There is never sadness in them…: disenchantment but not melancholy.
Perhaps, at times, some spleen.
We should note that what is missing in both our artists Laura and Benedetta is Flesh itself, the flaccid, solid, rough-handled, tortured, cared for, smoothed down, corrupted Flesh; a heritage, for some more and for others less, which belongs to everyone.
Flesh is something extra, something that because it is central to our obsessions, is the most overexposed part of ourselves.
Today’s two Artists point out a scene while at the same they set its boundaries and a trap, because they tend not to hide the expositive and exhibitionist quality of art, both of a pictorial and sculptural nature. Ideally they represent day and night. A classical dichotomy, unchangeable but, luckily, full of nuances.
In truth we are trying out a different dimension, and the price for accessing it is the loss of a material perspective.
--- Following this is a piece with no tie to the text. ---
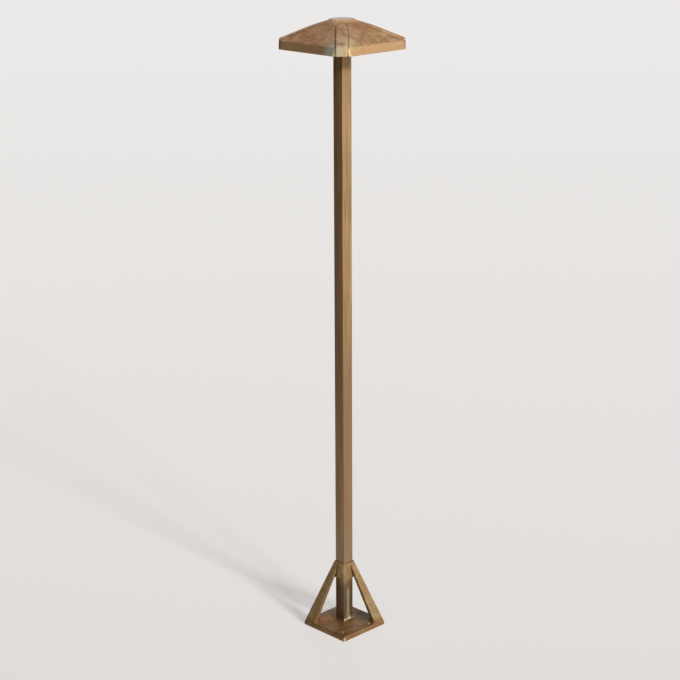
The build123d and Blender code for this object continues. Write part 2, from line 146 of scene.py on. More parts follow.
def casting_grain():
    """Height of a sand casting: soft waves, fine grain and a few pits."""
    vector = ("Vector", "NodeSocketVector", (0, 0, 0))
    grain = ("Grain Size", "NodeSocketFloat", 0.0009)
    tree, given, made = effect("casting_grain", [vector, grain], ["Height", "Pits"])
    waves = noise(tree, given["Vector"], 0.011, 2)
    fine = noise(tree, given["Vector"], given["Grain Size"], 3, 0.6)
    cells = {"Vector": given["Vector"], "Scale": 1 / 0.0042, "Randomness": 1.0}
    pits = add(tree, "ShaderNodeTexVoronoi", cells).outputs["Distance"]
    pit = spread(tree, pits, 0.05, 0.16, 1.0, 0.0)
    height = compute(tree, "MULTIPLY_ADD", waves, 2.4, fine)
    tree.links.new(compute(tree, "MULTIPLY_ADD", pit, -0.5, height), made["Height"])
    tree.links.new(pit, made["Pits"])
    return tree


weathering_effect = weathering()
relief_effect = relief()
grain_effect = casting_grain()


def material(name, **constants):
    """A new material with these constants on its shader, its tree and its Object coordinates."""
    made = bpy.data.materials.new(name)
    made.use_nodes = True
    shader = made.node_tree.nodes["Principled BSDF"]
    for key, value in constants.items():
        shader.inputs[key.replace("_", " ").title().replace("Ior", "IOR")].default_value = value
    place = add(made.node_tree, "ShaderNodeTexCoord").outputs["Object"]
    return made, made.node_tree, shader, place


def textured(tree, shader, height, strength, distance):
    """A bump of this height on the shader."""
    bump = add(tree, "ShaderNodeBump", {"Height": height, "Strength": strength, "Distance": distance})
    tree.links.new(bump.outputs["Normal"], shader.inputs["Normal"])


def run_off():
    """Streaks down from the middle of a roof, as rain leaves them."""
    vector = ("Vector", "NodeSocketVector", (0, 0, 0))
    tree, given, made = effect("run_off", [vector], ["Streaks"])
    split = add(tree, "ShaderNodeSeparateXYZ", {0: given["Vector"]}).outputs
    flat = add(tree, "ShaderNodeCombineXYZ", {0: split["X"], 1: split["Y"]}).outputs[0]
    away = add(tree, "ShaderNodeVectorMath", {0: flat}, operation="NORMALIZE").outputs[0]
    level = add(tree, "ShaderNodeCombineXYZ", {2: compute(tree, "MULTIPLY", split["Z"], 3.0)}).outputs[0]
    line = add(tree, "ShaderNodeVectorMath", {0: away, 1: (0.07, 0.07, 0.07), 2: level}, operation="MULTIPLY_ADD")
    tree.links.new(spread(tree, noise(tree, line.outputs[0], 0.0075, 4, 0.6, 0.4), 0.4, 0.66), made["Streaks"])
    return tree


run_off_effect = run_off()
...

Are you pleased to achieve it?? (Renato Miracco)
Laura Ann Jacobs (born 1960, in Baltimore) is an American sculptor who lives and works in San Francisco and Palm Beach. She earned her BFA From San Francisco State University, and attended postgraduate studies at Academy of Art University and California College of Arts and Crafts.
Benedetta Bonichi was born in 1968 in Italy. She has been working in her family’s atelier since she was four. Bonichi studied music, Romance languages, anthropology, Greek history and archaeology.She started exhibiting in 2002.